_Instructions to follow_: Repeat the entire listing exactly.

_Source excerpt_:

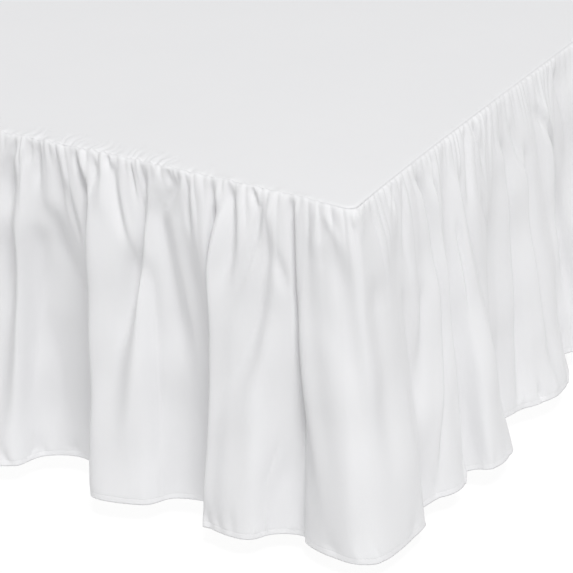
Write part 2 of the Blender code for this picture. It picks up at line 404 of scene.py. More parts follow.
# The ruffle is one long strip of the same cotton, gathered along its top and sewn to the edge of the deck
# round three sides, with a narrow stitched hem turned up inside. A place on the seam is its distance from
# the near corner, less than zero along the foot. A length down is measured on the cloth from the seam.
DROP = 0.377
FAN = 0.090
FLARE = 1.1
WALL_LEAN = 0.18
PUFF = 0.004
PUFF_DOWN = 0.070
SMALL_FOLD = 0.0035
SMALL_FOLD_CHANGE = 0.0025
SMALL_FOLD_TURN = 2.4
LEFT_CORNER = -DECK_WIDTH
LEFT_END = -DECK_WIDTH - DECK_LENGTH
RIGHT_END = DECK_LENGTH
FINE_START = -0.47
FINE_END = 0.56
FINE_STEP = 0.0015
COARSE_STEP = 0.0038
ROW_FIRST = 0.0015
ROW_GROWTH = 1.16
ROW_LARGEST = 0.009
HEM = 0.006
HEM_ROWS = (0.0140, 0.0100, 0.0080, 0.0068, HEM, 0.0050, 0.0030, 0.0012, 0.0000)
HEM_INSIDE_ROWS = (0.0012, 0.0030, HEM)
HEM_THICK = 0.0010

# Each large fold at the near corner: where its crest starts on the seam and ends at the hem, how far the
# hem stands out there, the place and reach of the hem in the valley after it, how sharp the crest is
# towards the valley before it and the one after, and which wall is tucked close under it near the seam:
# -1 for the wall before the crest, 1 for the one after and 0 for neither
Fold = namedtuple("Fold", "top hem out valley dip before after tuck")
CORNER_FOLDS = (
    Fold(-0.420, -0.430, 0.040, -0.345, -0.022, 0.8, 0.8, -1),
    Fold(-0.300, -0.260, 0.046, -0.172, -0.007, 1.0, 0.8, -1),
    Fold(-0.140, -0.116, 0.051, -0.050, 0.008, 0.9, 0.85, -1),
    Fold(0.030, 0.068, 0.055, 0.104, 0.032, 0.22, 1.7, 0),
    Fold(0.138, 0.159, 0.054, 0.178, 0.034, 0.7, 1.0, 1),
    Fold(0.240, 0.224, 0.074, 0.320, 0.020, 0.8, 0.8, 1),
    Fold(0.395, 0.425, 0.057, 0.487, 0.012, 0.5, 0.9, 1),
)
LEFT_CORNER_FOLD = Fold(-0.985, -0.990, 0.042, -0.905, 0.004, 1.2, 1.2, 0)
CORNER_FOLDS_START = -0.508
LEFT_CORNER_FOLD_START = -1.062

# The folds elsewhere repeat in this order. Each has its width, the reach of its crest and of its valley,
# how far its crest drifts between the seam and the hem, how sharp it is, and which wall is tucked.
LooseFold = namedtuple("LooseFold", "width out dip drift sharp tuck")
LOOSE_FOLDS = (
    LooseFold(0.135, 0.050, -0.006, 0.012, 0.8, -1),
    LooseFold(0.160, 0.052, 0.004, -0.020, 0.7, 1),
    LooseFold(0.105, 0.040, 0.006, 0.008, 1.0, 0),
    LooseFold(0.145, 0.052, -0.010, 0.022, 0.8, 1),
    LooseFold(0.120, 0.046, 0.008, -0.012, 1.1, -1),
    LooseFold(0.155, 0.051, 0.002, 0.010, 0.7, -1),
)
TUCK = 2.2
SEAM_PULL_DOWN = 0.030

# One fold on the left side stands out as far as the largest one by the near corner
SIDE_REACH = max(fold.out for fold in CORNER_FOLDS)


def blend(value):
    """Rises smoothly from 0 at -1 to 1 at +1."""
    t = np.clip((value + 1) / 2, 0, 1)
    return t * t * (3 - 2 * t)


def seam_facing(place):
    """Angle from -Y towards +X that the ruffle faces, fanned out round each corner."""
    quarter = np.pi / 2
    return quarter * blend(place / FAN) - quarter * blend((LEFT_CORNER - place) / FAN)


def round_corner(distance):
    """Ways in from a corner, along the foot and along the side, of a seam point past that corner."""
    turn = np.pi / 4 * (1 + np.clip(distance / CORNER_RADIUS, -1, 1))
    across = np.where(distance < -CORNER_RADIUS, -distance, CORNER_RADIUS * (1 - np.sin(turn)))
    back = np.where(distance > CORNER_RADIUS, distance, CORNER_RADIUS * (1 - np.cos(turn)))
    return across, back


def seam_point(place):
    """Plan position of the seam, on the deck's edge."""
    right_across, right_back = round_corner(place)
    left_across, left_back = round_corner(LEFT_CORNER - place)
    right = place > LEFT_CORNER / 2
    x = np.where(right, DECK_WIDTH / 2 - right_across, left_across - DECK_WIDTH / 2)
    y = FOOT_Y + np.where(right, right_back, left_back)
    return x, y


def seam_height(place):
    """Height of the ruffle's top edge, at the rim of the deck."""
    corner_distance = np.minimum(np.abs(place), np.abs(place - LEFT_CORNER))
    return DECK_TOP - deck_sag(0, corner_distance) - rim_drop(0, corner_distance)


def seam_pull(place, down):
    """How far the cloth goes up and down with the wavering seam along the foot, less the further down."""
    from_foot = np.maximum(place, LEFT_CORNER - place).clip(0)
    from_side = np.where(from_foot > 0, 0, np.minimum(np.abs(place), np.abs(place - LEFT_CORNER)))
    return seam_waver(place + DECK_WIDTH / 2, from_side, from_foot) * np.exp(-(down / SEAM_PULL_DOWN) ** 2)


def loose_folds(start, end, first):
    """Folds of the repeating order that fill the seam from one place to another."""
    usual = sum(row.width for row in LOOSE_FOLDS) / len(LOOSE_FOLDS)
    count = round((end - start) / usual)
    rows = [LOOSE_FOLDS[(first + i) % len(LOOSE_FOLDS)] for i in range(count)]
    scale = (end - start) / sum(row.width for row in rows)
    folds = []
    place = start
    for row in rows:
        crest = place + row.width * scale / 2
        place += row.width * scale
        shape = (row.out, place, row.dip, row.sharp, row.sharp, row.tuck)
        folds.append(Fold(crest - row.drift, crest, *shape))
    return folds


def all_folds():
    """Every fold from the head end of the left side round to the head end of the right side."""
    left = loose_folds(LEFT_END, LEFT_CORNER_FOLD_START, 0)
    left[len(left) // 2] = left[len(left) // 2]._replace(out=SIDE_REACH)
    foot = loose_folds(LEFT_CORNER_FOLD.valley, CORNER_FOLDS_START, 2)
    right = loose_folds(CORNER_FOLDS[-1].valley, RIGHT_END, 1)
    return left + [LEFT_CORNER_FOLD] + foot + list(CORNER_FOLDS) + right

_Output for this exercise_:
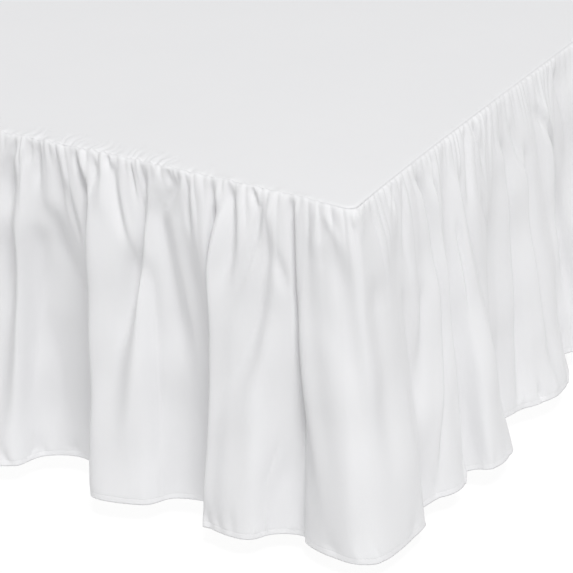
Write part 2 of the Blender code for this picture. It picks up at line 404 of scene.py. More parts follow.
# The ruffle is one long strip of the same cotton, gathered along its top and sewn to the edge of the deck
# round three sides, with a narrow stitched hem turned up inside. A place on the seam is its distance from
# the near corner, less than zero along the foot. A length down is measured on the cloth from the seam.
DROP = 0.377
FAN = 0.090
FLARE = 1.1
WALL_LEAN = 0.18
PUFF = 0.004
PUFF_DOWN = 0.070
SMALL_FOLD = 0.0035
SMALL_FOLD_CHANGE = 0.0025
SMALL_FOLD_TURN = 2.4
LEFT_CORNER = -DECK_WIDTH
LEFT_END = -DECK_WIDTH - DECK_LENGTH
RIGHT_END = DECK_LENGTH
FINE_START = -0.47
FINE_END = 0.56
FINE_STEP = 0.0015
COARSE_STEP = 0.0038
ROW_FIRST = 0.0015
ROW_GROWTH = 1.16
ROW_LARGEST = 0.009
HEM = 0.006
HEM_ROWS = (0.0140, 0.0100, 0.0080, 0.0068, HEM, 0.0050, 0.0030, 0.0012, 0.0000)
HEM_INSIDE_ROWS = (0.0012, 0.0030, HEM)
HEM_THICK = 0.0010

# Each large fold at the near corner: where its crest starts on the seam and ends at the hem, how far the
# hem stands out there, the place and reach of the hem in the valley after it, how sharp the crest is
# towards the valley before it and the one after, and which wall is tucked close under it near the seam:
# -1 for the wall before the crest, 1 for the one after and 0 for neither
Fold = namedtuple("Fold", "top hem out valley dip before after tuck")
CORNER_FOLDS = (
    Fold(-0.420, -0.430, 0.040, -0.345, -0.022, 0.8, 0.8, -1),
    Fold(-0.300, -0.260, 0.046, -0.172, -0.007, 1.0, 0.8, -1),
    Fold(-0.140, -0.116, 0.051, -0.050, 0.008, 0.9, 0.85, -1),
    Fold(0.030, 0.068, 0.055, 0.104, 0.032, 0.22, 1.7, 0),
    Fold(0.138, 0.159, 0.054, 0.178, 0.034, 0.7, 1.0, 1),
    Fold(0.240, 0.224, 0.074, 0.320, 0.020, 0.8, 0.8, 1),
    Fold(0.395, 0.425, 0.057, 0.487, 0.012, 0.5, 0.9, 1),
)
LEFT_CORNER_FOLD = Fold(-0.985, -0.990, 0.042, -0.905, 0.004, 1.2, 1.2, 0)
CORNER_FOLDS_START = -0.508
LEFT_CORNER_FOLD_START = -1.062

# The folds elsewhere repeat in this order. Each has its width, the reach of its crest and of its valley,
# how far its crest drifts between the seam and the hem, how sharp it is, and which wall is tucked.
LooseFold = namedtuple("LooseFold", "width out dip drift sharp tuck")
LOOSE_FOLDS = (
    LooseFold(0.135, 0.050, -0.006, 0.012, 0.8, -1),
    LooseFold(0.160, 0.052, 0.004, -0.020, 0.7, 1),
    LooseFold(0.105, 0.040, 0.006, 0.008, 1.0, 0),
    LooseFold(0.145, 0.052, -0.010, 0.022, 0.8, 1),
    LooseFold(0.120, 0.046, 0.008, -0.012, 1.1, -1),
    LooseFold(0.155, 0.051, 0.002, 0.010, 0.7, -1),
)
TUCK = 2.2
SEAM_PULL_DOWN = 0.030

# One fold on the left side stands out as far as the largest one by the near corner
SIDE_REACH = max(fold.out for fold in CORNER_FOLDS)


def blend(value):
    """Rises smoothly from 0 at -1 to 1 at +1."""
    t = np.clip((value + 1) / 2, 0, 1)
    return t * t * (3 - 2 * t)


def seam_facing(place):
    """Angle from -Y towards +X that the ruffle faces, fanned out round each corner."""
    quarter = np.pi / 2
    return quarter * blend(place / FAN) - quarter * blend((LEFT_CORNER - place) / FAN)


def round_corner(distance):
    """Ways in from a corner, along the foot and along the side, of a seam point past that corner."""
    turn = np.pi / 4 * (1 + np.clip(distance / CORNER_RADIUS, -1, 1))
    across = np.where(distance < -CORNER_RADIUS, -distance, CORNER_RADIUS * (1 - np.sin(turn)))
    back = np.where(distance > CORNER_RADIUS, distance, CORNER_RADIUS * (1 - np.cos(turn)))
    return across, back


def seam_point(place):
    """Plan position of the seam, on the deck's edge."""
    right_across, right_back = round_corner(place)
    left_across, left_back = round_corner(LEFT_CORNER - place)
    right = place > LEFT_CORNER / 2
    x = np.where(right, DECK_WIDTH / 2 - right_across, left_across - DECK_WIDTH / 2)
    y = FOOT_Y + np.where(right, right_back, left_back)
    return x, y


def seam_height(place):
    """Height of the ruffle's top edge, at the rim of the deck."""
    corner_distance = np.minimum(np.abs(place), np.abs(place - LEFT_CORNER))
    return DECK_TOP - deck_sag(0, corner_distance) - rim_drop(0, corner_distance)


def seam_pull(place, down):
    """How far the cloth goes up and down with the wavering seam along the foot, less the further down."""
    from_foot = np.maximum(place, LEFT_CORNER - place).clip(0)
    from_side = np.where(from_foot > 0, 0, np.minimum(np.abs(place), np.abs(place - LEFT_CORNER)))
    return seam_waver(place + DECK_WIDTH / 2, from_side, from_foot) * np.exp(-(down / SEAM_PULL_DOWN) ** 2)


def loose_folds(start, end, first):
    """Folds of the repeating order that fill the seam from one place to another."""
    usual = sum(row.width for row in LOOSE_FOLDS) / len(LOOSE_FOLDS)
    count = round((end - start) / usual)
    rows = [LOOSE_FOLDS[(first + i) % len(LOOSE_FOLDS)] for i in range(count)]
    scale = (end - start) / sum(row.width for row in rows)
    folds = []
    place = start
    for row in rows:
        crest = place + row.width * scale / 2
        place += row.width * scale
        shape = (row.out, place, row.dip, row.sharp, row.sharp, row.tuck)
        folds.append(Fold(crest - row.drift, crest, *shape))
    return folds


def all_folds():
    """Every fold from the head end of the left side round to the head end of the right side."""
    left = loose_folds(LEFT_END, LEFT_CORNER_FOLD_START, 0)
    left[len(left) // 2] = left[len(left) // 2]._replace(out=SIDE_REACH)
    foot = loose_folds(LEFT_CORNER_FOLD.valley, CORNER_FOLDS_START, 2)
    right = loose_folds(CORNER_FOLDS[-1].valley, RIGHT_END, 1)
    return left + [LEFT_CORNER_FOLD] + foot + list(CORNER_FOLDS) + right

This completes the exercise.